- THE REQUEST: Give back the whole listing exactly as shown.

** Start of DATA LINES **

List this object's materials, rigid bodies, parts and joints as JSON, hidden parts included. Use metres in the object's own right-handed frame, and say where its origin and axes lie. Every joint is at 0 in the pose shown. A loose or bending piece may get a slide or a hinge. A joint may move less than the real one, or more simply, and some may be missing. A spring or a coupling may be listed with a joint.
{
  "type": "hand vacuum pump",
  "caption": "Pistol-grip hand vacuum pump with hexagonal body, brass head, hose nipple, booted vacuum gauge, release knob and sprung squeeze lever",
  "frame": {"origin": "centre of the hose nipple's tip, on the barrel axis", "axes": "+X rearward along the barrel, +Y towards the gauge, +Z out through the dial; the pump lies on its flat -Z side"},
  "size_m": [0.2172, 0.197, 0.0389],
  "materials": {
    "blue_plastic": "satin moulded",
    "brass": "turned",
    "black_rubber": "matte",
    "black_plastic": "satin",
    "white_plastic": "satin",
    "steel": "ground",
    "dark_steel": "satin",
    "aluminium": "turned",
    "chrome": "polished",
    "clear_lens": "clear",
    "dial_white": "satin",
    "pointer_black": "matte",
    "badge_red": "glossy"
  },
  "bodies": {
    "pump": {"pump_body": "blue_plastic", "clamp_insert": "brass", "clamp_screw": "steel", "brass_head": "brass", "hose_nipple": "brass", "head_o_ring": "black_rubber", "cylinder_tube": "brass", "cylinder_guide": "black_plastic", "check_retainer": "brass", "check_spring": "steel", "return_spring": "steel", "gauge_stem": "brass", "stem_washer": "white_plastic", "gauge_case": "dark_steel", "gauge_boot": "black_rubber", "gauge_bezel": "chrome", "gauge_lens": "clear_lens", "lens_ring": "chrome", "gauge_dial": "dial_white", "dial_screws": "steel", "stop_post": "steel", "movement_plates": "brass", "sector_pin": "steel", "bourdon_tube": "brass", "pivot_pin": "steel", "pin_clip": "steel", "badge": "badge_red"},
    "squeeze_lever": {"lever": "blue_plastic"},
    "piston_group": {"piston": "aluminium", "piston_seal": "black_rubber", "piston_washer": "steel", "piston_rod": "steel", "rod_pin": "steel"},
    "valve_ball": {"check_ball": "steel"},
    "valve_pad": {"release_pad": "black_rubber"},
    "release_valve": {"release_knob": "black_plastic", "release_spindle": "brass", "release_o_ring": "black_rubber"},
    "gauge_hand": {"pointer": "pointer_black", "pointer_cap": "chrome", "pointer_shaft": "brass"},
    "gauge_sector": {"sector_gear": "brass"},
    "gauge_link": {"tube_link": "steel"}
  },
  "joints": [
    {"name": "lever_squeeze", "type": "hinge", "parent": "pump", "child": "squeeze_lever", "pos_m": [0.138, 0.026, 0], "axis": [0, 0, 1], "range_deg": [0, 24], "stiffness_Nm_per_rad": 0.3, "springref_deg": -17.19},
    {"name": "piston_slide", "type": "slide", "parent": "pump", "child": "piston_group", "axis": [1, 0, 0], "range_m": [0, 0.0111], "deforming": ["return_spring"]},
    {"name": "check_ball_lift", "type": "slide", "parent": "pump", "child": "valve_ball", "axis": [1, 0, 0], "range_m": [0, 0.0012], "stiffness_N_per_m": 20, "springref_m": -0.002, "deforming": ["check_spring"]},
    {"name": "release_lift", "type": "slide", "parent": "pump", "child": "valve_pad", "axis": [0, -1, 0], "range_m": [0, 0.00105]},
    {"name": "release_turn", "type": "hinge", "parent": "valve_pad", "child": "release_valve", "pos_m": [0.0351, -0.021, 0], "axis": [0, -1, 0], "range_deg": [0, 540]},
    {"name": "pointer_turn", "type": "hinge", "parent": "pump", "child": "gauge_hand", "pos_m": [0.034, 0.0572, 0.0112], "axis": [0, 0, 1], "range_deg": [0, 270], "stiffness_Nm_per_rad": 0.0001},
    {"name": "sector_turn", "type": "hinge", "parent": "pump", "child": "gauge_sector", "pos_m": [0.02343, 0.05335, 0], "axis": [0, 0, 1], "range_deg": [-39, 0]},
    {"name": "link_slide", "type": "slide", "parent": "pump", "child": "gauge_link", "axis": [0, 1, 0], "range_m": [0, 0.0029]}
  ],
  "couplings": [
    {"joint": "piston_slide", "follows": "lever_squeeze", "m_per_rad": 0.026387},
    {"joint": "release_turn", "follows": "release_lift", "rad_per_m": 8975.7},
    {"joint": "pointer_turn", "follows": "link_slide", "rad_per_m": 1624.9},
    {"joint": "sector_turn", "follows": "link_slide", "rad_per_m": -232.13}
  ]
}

** End of DATA LINES **

- EXERCISE SOLUTION:
List this object's materials, rigid bodies, parts and joints as JSON, hidden parts included. Use metres in the object's own right-handed frame, and say where its origin and axes lie. Every joint is at 0 in the pose shown. A loose or bending piece may get a slide or a hinge. A joint may move less than the real one, or more simply, and some may be missing. A spring or a coupling may be listed with a joint.
{
  "type": "hand vacuum pump",
  "caption": "Pistol-grip hand vacuum pump with hexagonal body, brass head, hose nipple, booted vacuum gauge, release knob and sprung squeeze lever",
  "frame": {"origin": "centre of the hose nipple's tip, on the barrel axis", "axes": "+X rearward along the barrel, +Y towards the gauge, +Z out through the dial; the pump lies on its flat -Z side"},
  "size_m": [0.2172, 0.197, 0.0389],
  "materials": {
    "blue_plastic": "satin moulded",
    "brass": "turned",
    "black_rubber": "matte",
    "black_plastic": "satin",
    "white_plastic": "satin",
    "steel": "ground",
    "dark_steel": "satin",
    "aluminium": "turned",
    "chrome": "polished",
    "clear_lens": "clear",
    "dial_white": "satin",
    "pointer_black": "matte",
    "badge_red": "glossy"
  },
  "bodies": {
    "pump": {"pump_body": "blue_plastic", "clamp_insert": "brass", "clamp_screw": "steel", "brass_head": "brass", "hose_nipple": "brass", "head_o_ring": "black_rubber", "cylinder_tube": "brass", "cylinder_guide": "black_plastic", "check_retainer": "brass", "check_spring": "steel", "return_spring": "steel", "gauge_stem": "brass", "stem_washer": "white_plastic", "gauge_case": "dark_steel", "gauge_boot": "black_rubber", "gauge_bezel": "chrome", "gauge_lens": "clear_lens", "lens_ring": "chrome", "gauge_dial": "dial_white", "dial_screws": "steel", "stop_post": "steel", "movement_plates": "brass", "sector_pin": "steel", "bourdon_tube": "brass", "pivot_pin": "steel", "pin_clip": "steel", "badge": "badge_red"},
    "squeeze_lever": {"lever": "blue_plastic"},
    "piston_group": {"piston": "aluminium", "piston_seal": "black_rubber", "piston_washer": "steel", "piston_rod": "steel", "rod_pin": "steel"},
    "valve_ball": {"check_ball": "steel"},
    "valve_pad": {"release_pad": "black_rubber"},
    "release_valve": {"release_knob": "black_plastic", "release_spindle": "brass", "release_o_ring": "black_rubber"},
    "gauge_hand": {"pointer": "pointer_black", "pointer_cap": "chrome", "pointer_shaft": "brass"},
    "gauge_sector": {"sector_gear": "brass"},
    "gauge_link": {"tube_link": "steel"}
  },
  "joints": [
    {"name": "lever_squeeze", "type": "hinge", "parent": "pump", "child": "squeeze_lever", "pos_m": [0.138, 0.026, 0], "axis": [0, 0, 1], "range_deg": [0, 24], "stiffness_Nm_per_rad": 0.3, "springref_deg": -17.19},
    {"name": "piston_slide", "type": "slide", "parent": "pump", "child": "piston_group", "axis": [1, 0, 0], "range_m": [0, 0.0111], "deforming": ["return_spring"]},
    {"name": "check_ball_lift", "type": "slide", "parent": "pump", "child": "valve_ball", "axis": [1, 0, 0], "range_m": [0, 0.0012], "stiffness_N_per_m": 20, "springref_m": -0.002, "deforming": ["check_spring"]},
    {"name": "release_lift", "type": "slide", "parent": "pump", "child": "valve_pad", "axis": [0, -1, 0], "range_m": [0, 0.00105]},
    {"name": "release_turn", "type": "hinge", "parent": "valve_pad", "child": "release_valve", "pos_m": [0.0351, -0.021, 0], "axis": [0, -1, 0], "range_deg": [0, 540]},
    {"name": "pointer_turn", "type": "hinge", "parent": "pump", "child": "gauge_hand", "pos_m": [0.034, 0.0572, 0.0112], "axis": [0, 0, 1], "range_deg": [0, 270], "stiffness_Nm_per_rad": 0.0001},
    {"name": "sector_turn", "type": "hinge", "parent": "pump", "child": "gauge_sector", "pos_m": [0.02343, 0.05335, 0], "axis": [0, 0, 1], "range_deg": [-39, 0]},
    {"name": "link_slide", "type": "slide", "parent": "pump", "child": "gauge_link", "axis": [0, 1, 0], "range_m": [0, 0.0029]}
  ],
  "couplings": [
    {"joint": "piston_slide", "follows": "lever_squeeze", "m_per_rad": 0.026387},
    {"joint": "release_turn", "follows": "release_lift", "rad_per_m": 8975.7},
    {"joint": "pointer_turn", "follows": "link_slide", "rad_per_m": 1624.9},
    {"joint": "sector_turn", "follows": "link_slide", "rad_per_m": -232.13}
  ]
}